Total blocked over past 30 days: 1,036,622

Top 5 projects over the past 30 days:

project"blocked" actions
ja.wiktionary.org168,348
dk.wikimedia.org147,806
az.wikibooks.org140,327
es.wikinews.org131,705
sv.wikiquote.org104,705

I know that @Urbanecm had wanted to add this functionality T322263 and I still plan to work upon T316963, but would there be any serious blockers to putting ext:StopForumSpam into enforcing mode (e.g. non-read action blocking) on this initial set of projects within the near future? If there are, I would like to capture those here so as to analyze the future viability of the extension with Wikimedia production. Thanks!

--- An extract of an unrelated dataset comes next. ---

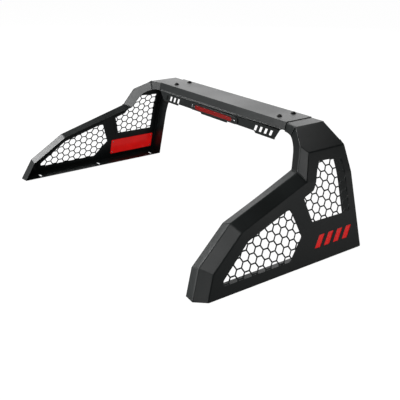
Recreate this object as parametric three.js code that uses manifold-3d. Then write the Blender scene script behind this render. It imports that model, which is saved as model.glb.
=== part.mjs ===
// Pickup headache rack: two folded side panels with honeycomb windows, joined by
// a channel beam that carries the third brake light.
// Millimetres, +X to the right of the truck, +Y towards the cab, +Z up, bed rails at z = 0.
import * as THREE from 'three';
import { mergeVertices } from 'three/addons/utils/BufferGeometryUtils.js';
import Module from 'manifold-3d';

const wasm = await Module();
wasm.setup();

// ---------------------------------------------------------------- driving sizes
const baseWidth = 1580;         // across the outer faces at the bed rails
const panelLength = 820;        // front to back, along the bed rail
const height = 471;             // bed rail to the top of the beam
const sheet = 2;                // steel sheet of the panels and the beam
const gap = 0.3;                // between parts that touch
const slip = 0.5;               // between the arms and the beam that slides on them

const padThickness = 3;         // rubber strip under each panel
const padInset = 3;             // pad edge inside the panel's edge

const foldDrop = 171;           // beam top to the line where the outer face first folds inwards
const foldInset = 85;           // how far the fold sits inboard of the rail edge
const shoulderDrop = 70;        // beam top to the line where the shoulder starts
const shoulderInset = 134;
const creaseInset = 255;        // where the shoulder meets the level arm
const seamInset = 326;          // where the arm enters the beam
const armOverlap = 150;         // length of arm inside the beam

const flangeDepth = 79;         // depth of the folded edges behind the outer face
const shoulderDepth = 43;
const armDepth = 36;            // edges of the arm outside the beam
const sleeveDepth = 31;         // the same inside it, above the ledge
const coreCorner = 30;          // how far the rounded inner corners of the hoop reach
const bevelDepth = 36;          // bevel between outer face and edge strip
const bevelWidth = 42;
const hoopBevelWidth = 30;      // the same on the upright, measured along the rail
const rake = 0.25;              // how far the beam's rear bevel runs back per mm down
const hoopRake = 0.335;         // the same on the upright's rear strip

const beamDepth = 144.5;        // front of the beam to its rear top ridge
const beamDrop = 34;            // depth of the beam's folded edges
const hoopDepth = 160.5;        // front of the beam to the ridge where shoulder and arm meet

// Places derived from the sizes above
const halfBase = baseWidth / 2;
const front = panelLength / 2;
const back = -panelLength / 2;
const seamX = halfBase - seamInset;
const armEndX = seamX - armOverlap;
const foldHeight = height - foldDrop;
const shoulderHeight = height - shoulderDrop;
const foldUp = Math.hypot(foldHeight, foldInset);
const beamRidgeY = front - beamDepth;
const hoopRidgeY = front - hoopDepth;

// Rear edge of the side panel, seen square on: [along the rail, up the outer face]
const noseFoot = [back - 5.5, 0];
const noseTop = [back + 49, 121];
const knee = [back + 210, 242];
const throat = [front - 259, foldUp + 46];

// Windows in the outer face, in the same coordinates
const lowerWindow = [[back + 118, 42], [back + 120, 60], [back + 252, 168], [front - 352, foldUp - 74],
  [front - 314, 122], [front - 388, 42]];
const upperWindow = [[front - 249, 163], [front - 276, foldUp - 50], [front - 220, foldUp - 32],
  [front - 207, foldUp - 13], [front - 166, foldUp + 72], [front - 39, foldUp + 67], [front - 41, 160]];
const windowCorner = 5;

// Honeycomb mesh behind each window
const hexPitch = 37.8;          // flat to flat, with one bar
const hexBar = 5.6;
const meshThickness = 1.5;
const meshMargin = 14;          // how far the mesh plate reaches past the window
const meshShow = 3;             // how far its holes reach past the window
const lowerHex = [front - 362, 178];    // centre of one cell in the lower mesh
const upperHex = [front - 218, 248];

// Accent: a row of raked slots with a red plate behind
const accentSlots = 4;
const accentLeft = front - 255;
const accentPitch = 50;
const accentSlotWidth = 30;
const accentSlotHeight = 46;
const accentRake = 34;
const accentBase = 58;          // lower edge of the slots, up the outer face
const accentPlate = { y0: front - 286, y1: front - 22, v0: 36, v1: 122, thickness: 3 };
const studInset = 10;           // accent screws from the plate's corners
const slotCorner = 2;

// Slots in the bottom flange
const baseSlotY = [back + 101, front - 381, front - 48];
const baseSlot = { length: 40, width: 12, inset: 46 };

// Light panel: the beam's rear sheet below the bevel
const panelDrop = 85;           // beam top to the bottom of the deep tabs
const panelStep = 9;            // how much shorter the sheet is between the tabs
const lampTab = 92;             // half width of the middle tab
const sideTab = [seamX - 169, seamX - 52];   // inner and outer ends of the side tabs
const sideTabTop = seamX - 17;  // where the slanted end meets the bevel
const lipDepth = 9;
const ledge = 7;                // step between the bevel and the light panel

// Cut-out groups in the side tabs
const ventSlots = 4;
const ventPitch = 32;
const ventWidth = 15;
const ventHeight = 24;
const ventRake = 11;
const ventFirst = seamX - 181;
const ventBase = height - 73;

// Brake light
const lampLength = 356;
const lampHeight = 33;
const lampZ = height - 59;
const bezelThickness = 3;
const bodyInset = 32;           // how much shorter the body is than the bezel, at each end
const bodyHeight = 24;
const bodyDepth = 12;           // how far the body passes through the light panel
const bodyWall = 8;             // from the body's end to the lens
const lensHeight = 20;
const lensWall = 2.5;
const lensProud = 1;            // how far the lens stands out of the bezel
const pocketDepth = 13;
const gasketInset = 1.5;
const gasketThickness = 1.5;
const gasketGap = 0.6;          // between the gasket and the body it goes round
const boardInset = 4;           // from the lens wall to the board
const boardThickness = 1.6;
const ledCount = 18;
const led = { length: 3.5, width: 2.8, height: 1.2, margin: 15 };
const lampScrewInset = 18;      // from the lamp's end
const lampScrew = { radius: 2, length: 12, headRadius: 4.5, headHeight: 2.5 };
const lampNut = { flats: 7, height: 3 };
const lensScrewInset = 35;
const lensScrew = { radius: 1.2, length: 6, headRadius: 2.6, headHeight: 1.4 };
const wireRadius = 4;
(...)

For me, that’s hard to judge without seeing what would get blocked. I tried
reviewing the StopForumSpam logs, but I wasn’t able to find an actually
would-be blocked edit (edits that I found were blocked by a different
mechanism already).

Having a revision ID present (as T322263 suggests) would make it easy to
filter the logs, and review only the newly-blocked edits.

Others might have a different opinion, but I find it hard to evaluate the
performance of SFS with the currently available (meta)data.